Raw data ->

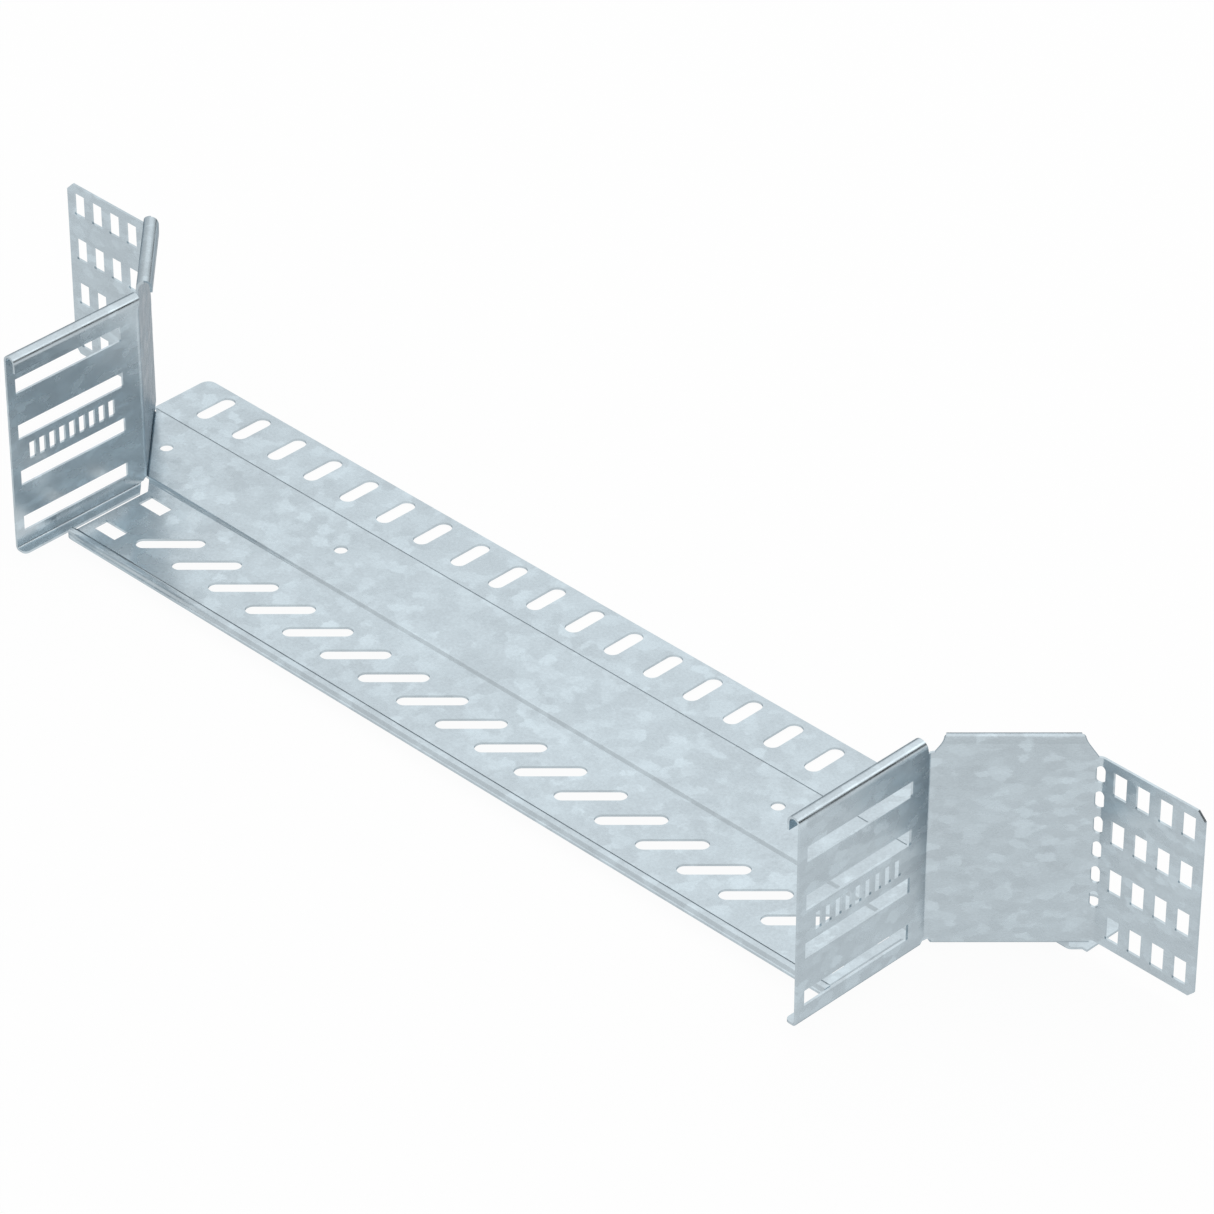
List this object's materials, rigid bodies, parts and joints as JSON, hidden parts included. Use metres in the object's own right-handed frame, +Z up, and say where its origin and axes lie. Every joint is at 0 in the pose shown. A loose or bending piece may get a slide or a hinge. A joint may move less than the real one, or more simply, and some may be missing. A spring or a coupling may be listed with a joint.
{
  "type": "cable tray branch tee",
  "caption": "Add-on branch tee for perforated cable tray: a stepped, slotted floor plate and mirrored corner brackets with rolled hems that turn the walls out to the main tray.",
  "frame": {"origin": "middle of the footprint at the underside of the back strip, which is the lowest face", "axes": "+X along the main tray, +Y from the branch to the main tray, +Z up out of the tray"},
  "size_m": [0.7082, 0.163, 0.1119],
  "materials": {
    "galvanised_sheet": "galvanised, satin, with a fine zinc spangle"
  },
  "bodies": {
    "root": {"floor_plate": "galvanised_sheet", "left_corner_bracket": "galvanised_sheet", "right_corner_bracket": "galvanised_sheet"}
  },
  "joints": []
}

To be done -> Repeat the listing exactly, from its first line to its last.

Completed exercise ->
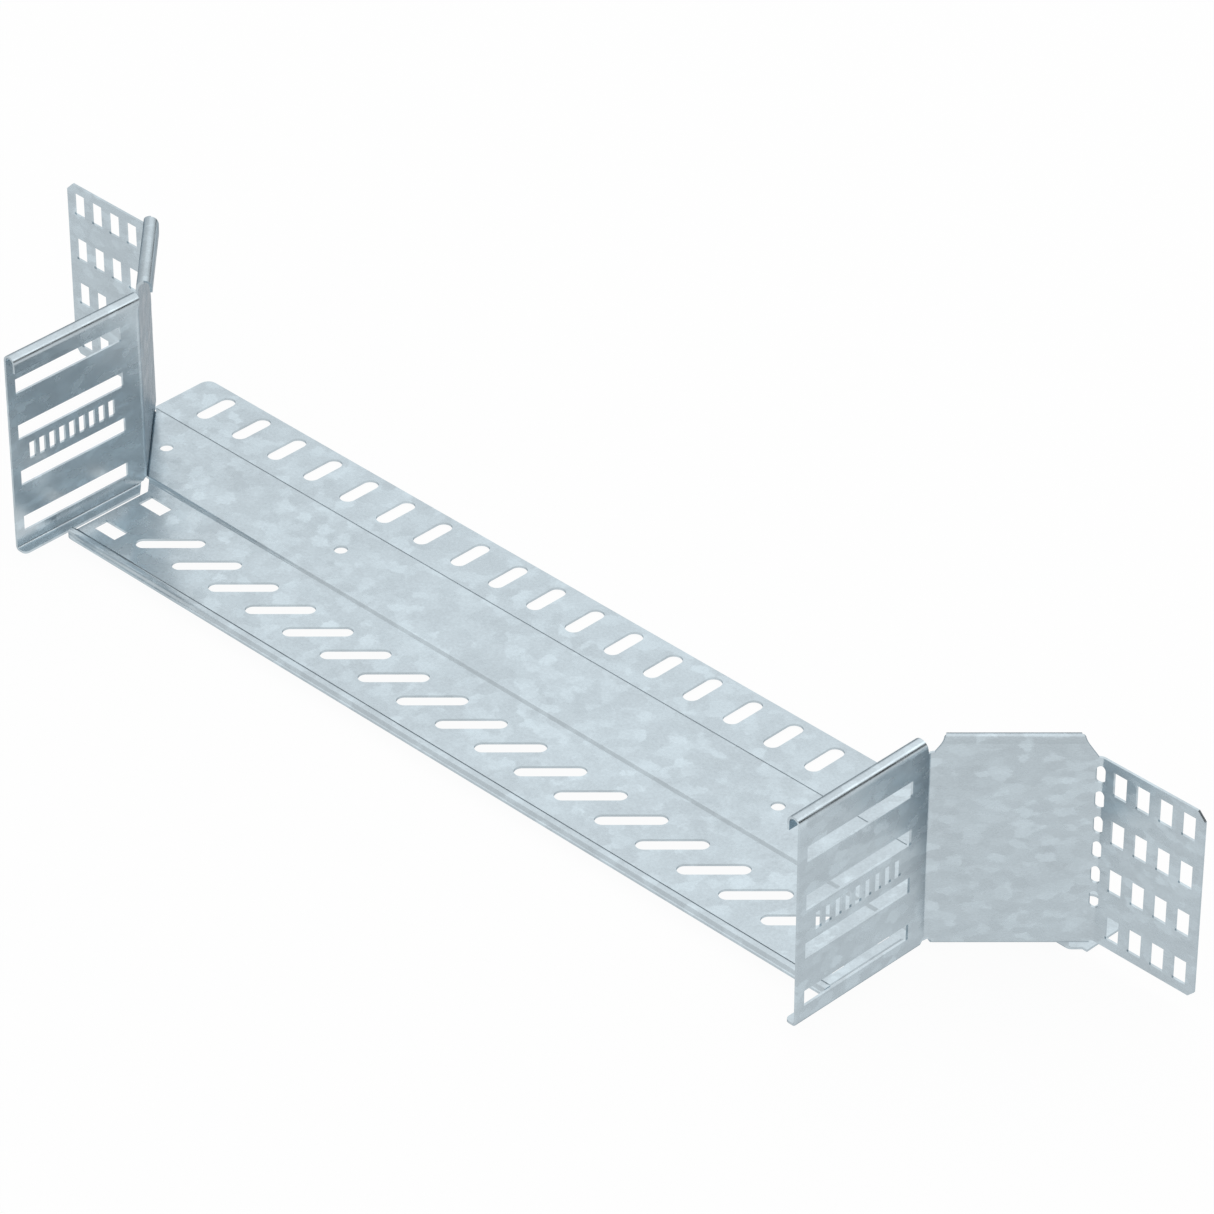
List this object's materials, rigid bodies, parts and joints as JSON, hidden parts included. Use metres in the object's own right-handed frame, +Z up, and say where its origin and axes lie. Every joint is at 0 in the pose shown. A loose or bending piece may get a slide or a hinge. A joint may move less than the real one, or more simply, and some may be missing. A spring or a coupling may be listed with a joint.
{
  "type": "cable tray branch tee",
  "caption": "Add-on branch tee for perforated cable tray: a stepped, slotted floor plate and mirrored corner brackets with rolled hems that turn the walls out to the main tray.",
  "frame": {"origin": "middle of the footprint at the underside of the back strip, which is the lowest face", "axes": "+X along the main tray, +Y from the branch to the main tray, +Z up out of the tray"},
  "size_m": [0.7082, 0.163, 0.1119],
  "materials": {
    "galvanised_sheet": "galvanised, satin, with a fine zinc spangle"
  },
  "bodies": {
    "root": {"floor_plate": "galvanised_sheet", "left_corner_bracket": "galvanised_sheet", "right_corner_bracket": "galvanised_sheet"}
  },
  "joints": []
}